I, personally, can’t ever remember getting a skin infection as an adult, and the boys haven’t had any, either. So in that regard we have been luckier than some of our friends with ichthyosis who struggle with chronic skin infections. But even without the infections, odor is an issue for us.
When I was growing up, my usual routine was that I would take a long bath in the evening. I’d wake up and would have to soak my hands in the sink for about half an hour, and also spend a lot of time soaping and scrubbing my face and antecubital (opposite elbow) area. That was quite a bit of time, and by early afternoon I would still be uncomfortably dry, itchy, not-entirely mobile from dry and cracked feet, and exuding enough odor for classmates to notice.
So as an adult, it’s a morning shower for me. I’ll hit the treadmill or do morning yard work without first taking a shower, and on some Saturday mornings will lazily lounge around for a few hours without one. But most days, I get straight out of bed and into the shower. And since my usual routine is to spend around 45 minutes in the shower, followed by time spent creaming, that has pretty significant implications for my schedule.
Sure, I could take a quick shower and derive some of the benefits. But quick showers, done without letting my skin fully hydrate and loosen up, mean that I’ll dry out before the end of the day. And not enough time spent exfoliating (scrubbing) means potential odor issues, or the buildup of scaly patches if I let it go for too long. Making matters worse, it’s a multiple-step routine. Soak first, then scrub, then soap.

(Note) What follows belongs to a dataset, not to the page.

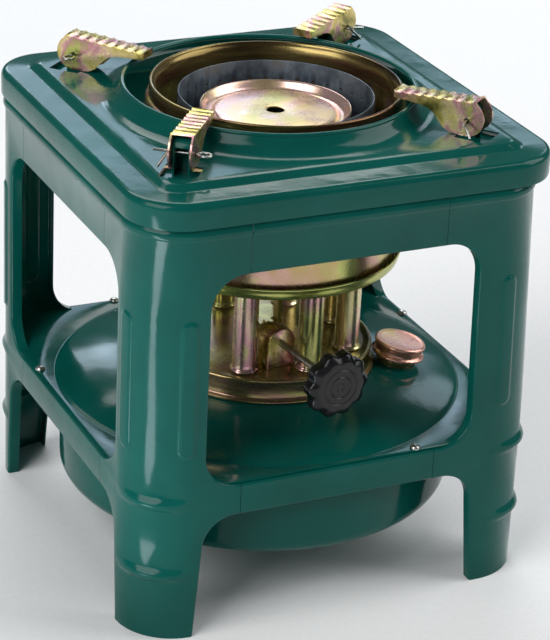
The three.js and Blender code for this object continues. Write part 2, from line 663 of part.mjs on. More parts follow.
function rackShape() {
  const line = SPINDLE_X + PINION_RADIUS;
  const shape = new THREE.Shape();
  shape.moveTo(line + TOOTH_IN + 2.5, PAN_TOP + 1);
  shape.lineTo(line + TOOTH_IN + 2.5, CARRIER_Z + 1);
  shape.lineTo(line + TOOTH_IN, CARRIER_Z + 1);
  for (let i = 2; i >= -4; i -= 1) {
    const z = SPINDLE_Z + i * toothPitch;
    if (z - 0.9 < PAN_TOP + 1) break;
    shape.lineTo(line + TOOTH_IN, z + 0.75);
    shape.lineTo(line - TOOTH_OUT + 0.2, z + 0.3);
    shape.lineTo(line - TOOTH_OUT + 0.2, z - 0.3);
    shape.lineTo(line + TOOTH_IN, z - 0.75);
  }
  shape.lineTo(line + TOOTH_IN, PAN_TOP + 1);
  shape.closePath();
  return shape;
}

function wickCarrier() {
  const reach = WICK_CIRCLE - WICK_RADIUS - GAP;
  const plate = tube(20, 38.6, CARRIER_Z, CARRIER_Z + 1.2);
  const prongs = wickAngles.map((angle) => turned(
    box(36, reach, -1.2, 1.2, CARRIER_Z, CARRIER_Z + 1.2), angle));
  return join(plate, ...prongs, prismY(rackShape(), PINION_FRONT + 0.5, PINION_BACK - 0.5));
}

function knob() {
  const shape = new THREE.Shape();
  const steps = 4 * KNOB_LOBES;
  for (let i = 0; i < steps; i += 1) {
    const angle = (i / steps) * 2 * Math.PI;
    const radius = KNOB_RADIUS - 2 + Math.cos(KNOB_LOBES * angle);
    const point = [SPINDLE_X + radius * Math.cos(angle), SPINDLE_Z + radius * Math.sin(angle)];
    if (i === 0) shape.moveTo(...point);
    else shape.lineTo(...point);
  }
  shape.closePath();
  const source = new THREE.ExtrudeGeometry(shape, {
    depth: KNOB_THICK - 3, bevelThickness: 1.5, bevelSize: 1, bevelSegments: 1,
  });
  const body = toSolid(source.rotateX(Math.PI / 2).translate(0, KNOB_FRONT + KNOB_THICK - 1.5, 0));
  const back = KNOB_FRONT + KNOB_THICK;
  return body.add(onSpindle(back - 1, back + 3, 6, SMALL_ROUND))
    .subtract(onSpindle(KNOB_FRONT + 4, back + 4, SPINDLE_RADIUS + GAP, SMALL_ROUND));
}

const spindle = () => onSpindle(KNOB_FRONT + 4 + GAP, SPINDLE_INNER, SPINDLE_RADIUS, SMALL_ROUND);

// ---------------------------------------------------------------- pot rests, from the hinge pin
const REST_TOP_OUTER = [4, 11.6];
const REST_TOP_TIP = [REST_TIP, 8.6];
const REST_BOTTOM = -8.4;
const REST_CHEEK = 9.8;             // round outer end of the two cheeks

function restShape() {
  const ridge = 0.9;
  const shape = new THREE.Shape();
  shape.moveTo(REST_TIP, 4.6);
  shape.lineTo(-24, 3.2);
  shape.quadraticCurveTo(-18, 2, -15, -4);
  shape.quadraticCurveTo(-12, REST_BOTTOM, -5, REST_BOTTOM);
  shape.lineTo(0, REST_BOTTOM);
  shape.absarc(0, REST_BOTTOM + REST_CHEEK, REST_CHEEK, -Math.PI / 2, 0.9, false);
  shape.lineTo(...REST_TOP_OUTER);
  for (let i = 0; i < REST_RIDGES; i += 1) {
    const along = (share) => {
      const t = (i + share) / REST_RIDGES;
      return [THREE.MathUtils.lerp(REST_TOP_OUTER[0], REST_TOP_TIP[0], t),
        THREE.MathUtils.lerp(REST_TOP_OUTER[1], REST_TOP_TIP[1], t)];
    };
    const [lowX, lowZ] = along(0.6);
    shape.lineTo(lowX, lowZ - ridge);
    shape.lineTo(...along(1));
  }
  shape.closePath();
  return shape;
}

function potRest() {
  const reach = 60;
  const inner = REST_HALF - REST_WALL;
  const roof = new THREE.Shape();
  const slope = (REST_TOP_OUTER[1] - REST_TOP_TIP[1]) / (REST_TOP_OUTER[0] - REST_TOP_TIP[0]);
  const under = (x) => REST_TOP_OUTER[1] - 1.8 + slope * (x - REST_TOP_OUTER[0]);
  roof.moveTo(-reach, -reach);
  roof.lineTo(reach, -reach);
  roof.lineTo(reach, reach);
  roof.lineTo(REST_TOP_OUTER[0] + 0.2, reach);
  roof.lineTo(REST_TOP_OUTER[0] + 0.2, under(REST_TOP_OUTER[0]));
  roof.lineTo(-reach, under(-reach));
  roof.closePath();
  return prismY(restShape(), -REST_HALF, REST_HALF, 5)
    .subtract(prismY(roof, -inner, inner))
    .subtract(alongHinge(REST_HALF + 1, PIN_RADIUS + 2 * GAP));
}

function cotterPin() {
  const eye = new THREE.TorusGeometry(3.2, 0.75, 5, 10).translate(0, 11.2, 0);
  return join(
    rod([0, -8.6, 0], [0, 8.2, 0], PIN_RADIUS, 8),
    toSolid(eye),
    rod([0.2, -8, 0.3], [2.4, -15.5, 1.2], 0.75, 6),
    rod([0.2, -8, -0.2], [5.5, -12.5, -7.2], 0.75, 6));
}

// ---------------------------------------------------------------- assembly
const stove = new THREE.Group();
stove.add(piece('top_plate', topPlate(), enamel));
CORNERS.forEach((name, corner) => stove.add(leant(piece(`leg_${name}`, leg(corner), enamel))));
SIDES.forEach((name, side) => {
  stove.add(leant(piece(`upper_rail_${name}`, rail(side, true), enamel)));
  stove.add(leant(piece(`lower_rail_${name}`, rail(side, false), enamel)));
  stove.add(piece(`tray_rivet_${name}`, trayRivet(side), wireSteel));
});
stove.add(piece('tank_top', tankTop(), enamel));
stove.add(piece('tank_bowl', tankBowl(), enamel));
stove.add(piece('filler_neck', fillerNeck(), zinc));
stove.add(piece('filler_cap', fillerCap(), zinc));
stove.add(piece('cap_seal', capSeal(), rubber));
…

Here’s an example. Last week on Thursday and Friday, I attended a big conference in Atlanta. Although the conference started on Wednesday night, for a lot of reasons, I had to stay in DC on Wednesday, and didn’t get in until 11:30 PM. Now, an early morning flight at 6 in the morning is a miserable experience for anyone, but for me, that meant getting up at 3:45 AM to shower. I felt rushed, partly because I was pretty darned tired, and so I barely made it out the door by 5 AM.

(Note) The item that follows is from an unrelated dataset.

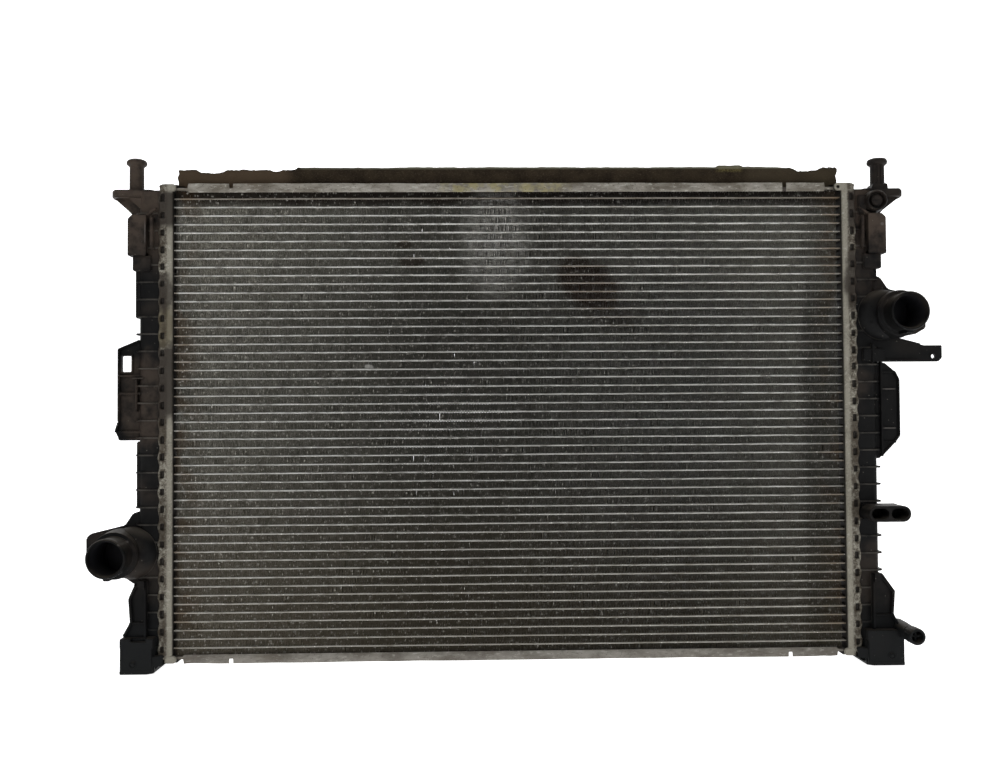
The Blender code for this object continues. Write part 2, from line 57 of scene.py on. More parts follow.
MIDDLE = np.array([(row_low.x + row_high.x) / 2, (row_low.y + row_high.y) / 2, 0.0])

# Core
TUBE_COUNT = 53
TUBE_PITCH = 8.6
TUBE_THICK = 1.8
TUBE_HALF_LENGTH = 336.4
CORE_HALF_DEPTH = (row_high.y - row_low.y) / 2 / MM
CORE_MID_Z = (row_low.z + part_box("core_row_27")[1].z) / 2 / MM
FIN_HALF_DEPTH = 12.6
# The fins run on past the core's face into the gap at each header, where their colour is painted
# shade.
FIN_HALF_LENGTH = 333.7
FACE_HALF_LENGTH = 330.0
FIN_SHEET = 0.14
LEG_PITCH = 1.4
FIN_CREST = 0.55  # height of the round turn between two legs of a fin

# Header plates and tanks
HEADER_HALF_DEPTH = 19.5
HEADER_HALF_LENGTH = 237.0
CRIMP_PITCH = 2 * TUBE_PITCH
TANK_OUT = 370.0
TANK_HALF_DEPTH = 16.5
TANK_HALF_LENGTH = 231.7
RIB_OFFSET = 1.9
PEG_X = {-1: 376.7, 1: 379.3}
PEG_TOP = 512.2
PEG_FLANGE_Z = (470.6, 478.2)
STUB_X = 387.0
STUB_Z = {-1: 116.3, 1: 348.8}
STUB_BORE = 15.7
STUB_MOUTH = -63.0
FOOT_OUT = {-1: 383.6, 1: 388.2}
FOOT_FRONT = -30.0
FOOT_BACK = 24.0
FOOT_TOP = 34.6
BLEED = (369.0, 463.6)
DRAIN = (389.2, 33.6)
SEAL_TOP = 502.8
NOTCH_X = 278.7  # places of the side plates' notches, from the middle
PLATE_FLANGE_REST = (233.8, 234.0)  # a flange's height in a notch, and past its ends
CORE_FRONT = (-3.0, -6.0)  # dirt that only the front has fades in between these depths
# Light marks on the plastic's front, the first a painted highlight: (x, z, half width, half height)
PAINTED_HIGHLIGHT_AND_MARKS = (
    (-361.2, 434.0, 0.5, 11.0),
    (-374.0, 130.0, 1.6, 1.2),
    (374.6, 440.0, 1.7, 1.5),
    (386.0, 43.0, 1.3, 1.1),
    (383.0, 274.1, 7.0, 0.8),
    (383.0, 234.5, 7.0, 0.8),
)


# Meshes


def make(name, points, faces, material, body="root", angle=35.0):
    """One piece from points in millimetres. It rides on a body and takes the given material."""
    mesh = bpy.data.meshes.new(name)
    world = np.asarray(points, float) * MM + MIDDLE
    mesh.from_pydata(world.tolist(), [], faces)
    mesh.materials.append(material)
    mesh.shade_smooth()
    mesh.set_sharp_from_angle(angle=math.radians(angle))
    piece = bpy.data.objects.new(name, mesh)
    bpy.context.scene.collection.objects.link(piece)
    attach(piece, body)
    return piece


def grid_faces(rows, columns, close_columns=True):
    """Quads between neighbouring rings of a loft."""
    faces = []
    last = columns if close_columns else columns - 1
    for row in range(rows - 1):
        for column in range(last):
            beside = (column + 1) % columns
            faces.append(
                (
                    row * columns + column,
                    row * columns + beside,
                    (row + 1) * columns + beside,
                    (row + 1) * columns + column,
                )
            )
    return faces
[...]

Bottom line, getting up at 3:45 AM meant that I barely made it onto the flight that left at 6:10 AM. Admittedly, procrastination and poor planning on my part meant that I packed my bag in a hurry in the morning, and I do live a half hour’s drive away from the airport.

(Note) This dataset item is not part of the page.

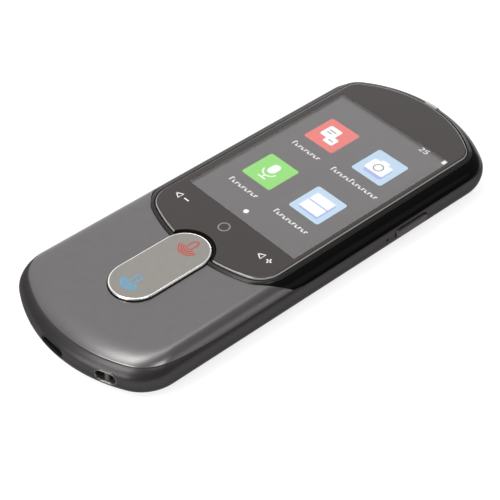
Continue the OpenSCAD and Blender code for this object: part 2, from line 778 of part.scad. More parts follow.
module speaker_box() {
    x = speaker_w / 2;
    y1 = speaker_y + speaker_l;
    z0 = floor_t + film_t;
    color([0.1, 0.1, 0.1]) difference() {
        box(-x, x, speaker_y, y1, z0, battery_top);
        box(-x + speaker_wall, x - speaker_wall, speaker_y + speaker_wall, y1 - speaker_wall,
            z0 + speaker_wall, battery_top - speaker_wall);
        grille(floor_t, z0 + speaker_wall + eps);
    }
}

module speaker_mesh() {
    x = grille_pitch * (grille_counts[0] + 1) - grille_r;
    y = grille_pitch * (grille_counts[1] + 1) - grille_r;
    color([0.2, 0.2, 0.2]) box(-x, x, grille_y - y, grille_y + y, floor_t, floor_t + film_t);
}

function io_outline() = body_outline(wall + io_in, wall + io_in, wall + io_in);
module socket_board() {
    color([0.05, 0.3, 0.15]) difference() {
        intersection() {
            slab(io_outline(), io_z, io_top);
            box(-io_half_w, io_half_w, io_y, io_y + io_l, io_z - 1, io_top + 1);
        }
        for (p = io_screw_places()) disc(p[0], p[1], io_z - 1, io_top + 1, screw_r + 2 * screw_play);
        eyelet_room();
    }
}

module socket_board_screws() {
    color([0.75, 0.75, 0.75]) screws(io_screw_places(), io_top, io_screw_l);
}

module usb_shell() {
    color([0.7, 0.7, 0.7]) translate([0, 0, waist_z]) difference() {
        flat_pill(usb_w, usb_h, usb_mouth, usb_mouth + usb_depth);
        flat_pill(usb_w - 2 * usb_sheet, usb_h - 2 * usb_sheet, usb_mouth - 1, usb_back);
    }
}

module usb_tongue() {
    color([0.1, 0.1, 0.1]) translate([0, 0, waist_z])
        box(-usb_tongue_w / 2, usb_tongue_w / 2, usb_back - usb_tongue_l, usb_back,
            -usb_tongue_t / 2, usb_tongue_t / 2);
}

module lower_microphone() {
    arc = bottom_arc_r - wall;
    x = io_screw_x + mic_l / 2;
    y0 = bottom_y + wall + arc - sqrt(pow(arc, 2) - pow(x, 2)) + mic_gap;
    color([0.8, 0.7, 0.4]) box(-x, -x + mic_l,
        y0, y0 + mic_w, io_top, io_top + mic_h);
}

module lanyard_eyelet() {
    color([0.6, 0.6, 0.6]) at_eyelet() difference() {
        flat_pill(eyelet_w, eyelet_h, eyelet_in, eyelet_depth);
        flat_pill(eyelet_w - 2 * eyelet_wall, eyelet_h - 2 * eyelet_wall, -1, eyelet_depth - eyelet_wall);
    }
}

module lanyard_post() {
    color([0.8, 0.8, 0.8]) at_eyelet() translate([0, post_depth, -eyelet_h / 2 + eyelet_wall])
        cylinder(h = eyelet_h - 2 * eyelet_wall, r = post_r);
}

module rocker_key() {
    color([0.6, 0.58, 0.55]) pill(rocker_y, rocker_span, rocker_r, flange_top, rocker_top);
}

module rocker_carrier() {
    color([0.2, 0.2, 0.2]) {
        pill(rocker_y, rocker_span, rocker_r + flange_w, flange_z, flange_top);
        for (s = [-1, 1]) disc(0, rocker_y + s * switch_arm, switch_top + press_gap, flange_z, nub_r);
        for (s = [-1, 1]) translate([s * rocker_r, rocker_y, axle_z]) rotate([0, s * 90, 0])
            cylinder(h = axle_l + flange_w, r = axle_r);
    }
}

// Two bearings hang from the front cover and hold the rocker's axles
module rocker_bearings() {
    color([0.3, 0.3, 0.3]) for (s = [-1, 1])
        translate([s * (bearing_x + axle_l / 2), rocker_y, 0]) difference() {
        box(-axle_l / 2, axle_l / 2, -bearing_w / 2, bearing_w / 2,
            axle_z - axle_r - bearing_wall, cover_under - eps);
        translate([-axle_l, 0, axle_z]) rotate([0, 90, 0]) cylinder(h = 2 * axle_l, r = axle_r + axle_play);
    }
}

module rocker_board() {
    color([0.75, 0.5, 0.2]) pill(rocker_y, rocker_span, rocker_r - rocker_board_in,
        chassis_top, chassis_top + rocker_board_t);
}

module talk_switches() {
    color([0.8, 0.8, 0.8]) for (s = [-1, 1])
        disc(0, rocker_y + s * switch_arm, chassis_top + rocker_board_t, switch_top, switch_r);
}

module side_key() {
    color([0.12, 0.1, 0.1]) {
        key_shape(0, key_flange_x - eps, side_x + key_proud);
        key_shape(key_flange_w, key_flange_x - key_flange_t, key_flange_x);
    }
}

module side_switch() {
    color([0.7, 0.7, 0.7]) difference() {
        box(switch_x0, switch_x1, key_y - side_switch_l / 2, key_y + side_switch_l / 2,
            chassis_z, chassis_z + side_switch_h);
        translate([switch_x1 - plunger_in - 2 * key_travel, key_y, plunger_z]) rotate([0, 90, 0])
            cylinder(h = side_switch_w, r = plunger_r + plunger_play);
    }
}

module side_switch_plunger() {
    color([0.9, 0.9, 0.9]) translate([switch_x1 - plunger_in, key_y, plunger_z]) rotate([0, 90, 0])
        cylinder(h = key_flange_x - key_flange_t - switch_x1 + plunger_in, r = plunger_r);
}

module camera_module() {
    color([0.1, 0.1, 0.1]) union() {
        box(-camera_w / 2, camera_w / 2, camera_y - camera_w / 2, camera_y + camera_w / 2,
            floor_t + barrel_h, board_z);
        disc(0, camera_y, floor_t, floor_t + barrel_h, barrel_r);
    }
}

module camera_window() {
    color([0.1, 0.1, 0.12]) disc(0, camera_y, window_in, window_in + window_t, camera_r - camera_ring_w);
}

module camera_ring() {
    color([0.6, 0.6, 0.6]) difference() {
        disc(0, camera_y, ring_in, floor_t, camera_r);
        disc(0, camera_y, -1, window_in + window_t, camera_r - camera_ring_w);
        disc(0, camera_y, 0, floor_t + 1, barrel_r + barrel_gap);
    }
}

module flash_lens() {
    color([0.95, 0.95, 0.85]) disc(-flash_dx, camera_y, window_in / 2, floor_t, flash_r);
}

module flash_lamp() {
    color([0.95, 0.9, 0.5]) box(-flash_dx - flash_w / 2, -flash_dx + flash_w / 2,
        camera_y - flash_w / 2, camera_y + flash_w / 2, floor_t, board_z);
}

module antenna_flex() {
    color([0.75, 0.5, 0.2]) box(-antenna_w / 2, antenna_w / 2, tail_y + tail_l + 3 * slot_gap,
        tail_y + tail_l + 3 * slot_gap + antenna_l, chassis_top, chassis_top + film_t);
}

module vibration_motor() {
    color([0.75, 0.75, 0.75]) disc(motor_side - side_x, motor_y, chassis_z - motor_h, chassis_z, motor_r);
}

// The pale insert that crosses the rim at the top end
module light_guide_shape() {
    inner_y = glass_top + glass_gap;
    rim_y = glass_top + rim_out;
    translate([-guide_w / 2, 0, 0]) rotate([90, 0, 90]) linear_extrude(guide_w) polygon([
        [inner_y, cover_under], [inner_y, rim_top], [rim_y, rim_top],
        [rim_y + guide_run, cover_top - guide_drop], [rim_y + guide_run, cover_under]]);
}

module status_light_guide() {
    color([0.6, 0.6, 0.58]) light_guide_shape();
}

rear_cover();
front_cover();
bezel_frame();
cover_glass();
glass_adhesive();
display_panel();
backlight_unit();
display_foam();
display_flex();
display_connector();
chassis();
chassis_screws();
main_board();
shield_cans();
side_microphone();
battery();
battery_pad();
link_flex();
speaker_box();
speaker_mesh();
socket_board();
socket_board_screws();
usb_shell();
usb_tongue();
lower_microphone();
lanyard_eyelet();
lanyard_post();
rocker_key();
rocker_carrier();
rocker_bearings();
rocker_board();
talk_switches();
side_key();
side_switch();
side_switch_plunger();
camera_module();
camera_window();
camera_ring();
flash_lens();
flash_lamp();
antenna_flex();
vibration_motor();
status_light_guide();
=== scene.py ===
"""Dresses the handheld translator: covers, bezel, glass, lit display, rocker, keys and fittings."""
import logging
import math
from collections.abc import Iterable
from dataclasses import dataclass, replace
from enum import Enum

import bmesh
import bpy
from mathutils import Matrix, Vector


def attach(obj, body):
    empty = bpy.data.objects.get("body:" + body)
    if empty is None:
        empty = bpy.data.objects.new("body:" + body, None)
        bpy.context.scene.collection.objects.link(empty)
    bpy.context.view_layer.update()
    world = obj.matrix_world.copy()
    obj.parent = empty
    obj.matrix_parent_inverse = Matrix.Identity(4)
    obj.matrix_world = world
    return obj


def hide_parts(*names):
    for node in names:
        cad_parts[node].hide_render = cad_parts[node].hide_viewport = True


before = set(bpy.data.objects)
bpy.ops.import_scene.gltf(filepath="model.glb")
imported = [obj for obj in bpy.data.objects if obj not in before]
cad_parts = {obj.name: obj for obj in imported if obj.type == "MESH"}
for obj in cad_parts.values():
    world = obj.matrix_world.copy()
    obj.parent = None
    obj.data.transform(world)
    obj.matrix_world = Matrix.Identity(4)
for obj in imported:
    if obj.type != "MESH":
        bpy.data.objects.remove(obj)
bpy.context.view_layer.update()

MM = 0.001
LOG = logging.getLogger("translator")
OWN_MARK = "_finish"
QUARTER = math.pi / 2
CUT_LOW, CUT_HIGH = 5.0, 14.0
RIM_SEAT = 9.5
BORE_REACH = 3.0
SOFT_EDGE = 0.1
SOFT_ANGLE = 35
BRUSH_STRETCH = (1.0, 0.03, 1.0)
BROAD_GRAINS = 40
BROAD_SHARE = 0.4
RELIEF_SHARE = 0.2

Point2 = tuple[float, float]
Point3 = tuple[float, float, float]
Colour = tuple[float, float, float]


class Body(Enum):
    """The bodies of the frame that pieces ride on."""

    CASE = "body"
    ROCKER = "talk_rocker"
    SIDE_KEY = "side_key"


class Grain(Enum):
    """How a finish breaks up its surface."""

    MOULDED = "moulded"
    BRUSHED = "brushed"
    FLAKE = "flake"
    WOVEN = "woven"
    TRACES = "traces"


def tone(red: int, green: int, blue: int) -> Colour:
    """Turn a screen colour into the linear colour that shaders use.

    Args:
        red: Red from 0 to 255.
        green: Green from 0 to 255.
        blue: Blue from 0 to 255.

    Returns:
        The linear colour.
    """
    def linear(value: int) -> float:
        """Linear share of one channel."""
        share = value / 255
        return share / 12.92 if share <= 0.04045 else ((share + 0.055) / 1.055) ** 2.4
    return linear(red), linear(green), linear(blue)


# ---------------------------------------------------------------- finishes

class Wiring:
    """A node tree with short ways to add nodes and to feed their sockets."""

    def __init__(self, owner: bpy.types.Material | bpy.types.World) -> None:
        """Take over the tree of a material or a world."""
        owner.use_nodes = True
        self.owner = owner
        self.nodes, self.links = owner.node_tree.nodes, owner.node_tree.links

    def feed(self, node: bpy.types.Node, feeds: dict[str | int, object]) -> bpy.types.Node:
        """Give a node's sockets their constants and their links.

        Args:
            node: The node.
            feeds: For each socket its constant, or the output it is linked to.

        Returns:
            The node.
        """
        for socket, source in feeds.items():
            if isinstance(source, bpy.types.NodeSocket):
                self.links.new(source, node.inputs[socket])
            else:
                node.inputs[socket].default_value = source
        return node

    def add(self, kind: str, feeds: dict[str | int, object] | None = None) -> bpy.types.Node:
        """Add a node of a kind and feed it."""
        return self.feed(self.nodes.new(kind), feeds or {})

    def math(self, operation: str, first: object, second: object) -> bpy.types.NodeSocket:
        """Add a sum or the like of two inputs and hand out its result."""
        made = self.add("ShaderNodeMath", {0: first, 1: second})
        made.operation = operation
        return made.outputs[0]

    def ramp(self, source: bpy.types.NodeSocket, stops: list[tuple[float, Colour]]) -> bpy.types.NodeSocket:
        """Turn a value into a colour.

        Args:
            source: The value.
            stops: Place and colour of each stop.

        Returns:
            The colour's output.
        """
        made = self.add("ShaderNodeValToRGB", {"Fac": source})
        elements = made.color_ramp.elements
        while len(elements) < len(stops):
            elements.new(0.5)
        for element, (position, colour) in zip(elements, stops):
            element.position = position
            element.color = (*colour, 1)
        return made.outputs["Color"]


@dataclass(frozen=True)
class Surface:
    """What a piece is made of, as a node material that is built once."""

    name: str

    def material(self) -> bpy.types.Material:
        """Build the material, or hand out the one that is there.

        Returns:
            The node material.
        """
        name = self.name + OWN_MARK
        if name not in bpy.data.materials:
            wiring = Wiring(bpy.data.materials.new(name))
            wiring.feed(wiring.nodes["Principled BSDF"], self.sockets(wiring))
        return bpy.data.materials[name]

    def sockets(self, wiring: Wiring) -> dict[str, object]:
        """What the shader's sockets are fed with."""
        raise NotImplementedError


def shades(colour: Colour, spread: float) -> tuple[Colour, Colour]:
    """A darker and a lighter shade of a colour."""
    return tuple(c * (1 - spread) for c in colour), tuple(min(1.0, c * (1 + spread)) for c in colour)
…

One last thing: by 7pm, during the conference’s evening reception, my feet were totally killing me. Fourteen hours was just too much; my feet were dry and cracking and I was walking around with a visible limp. I had slapped on a layer of cream during the lunch break, but there just wasn’t an easy way to take the time during the day to hydrate or otherwise tend to my feet. So instead of joining colleagues for dinner I opted to return to my hotel room. And instead of taking a second shower, I just collapsed into bed.
I wouldn’t want our readers to think that I’m whining about how hard my life is. I consider myself very fortunate that I’ve figured out what works for me. And by now, I feel like I have a pretty decent appreciation for what my tolerances are for the bare-minimum amount of skin care I can get away with on any particular day. And that knowledge and appreciation makes things a lot different and easier for me than parents trying to figure out what will or will not work for their affected kids.
But I think one of the things that’s really easy for others to lose sight of is that there’s a constant drain on my schedule from the skin-care routine. An hour in the shower each day is 7 hours a week, which adds up to over 15 24-hour days a year. And that’s a lot of time.
Readers, how much is your own daily schedule impacted by your skin?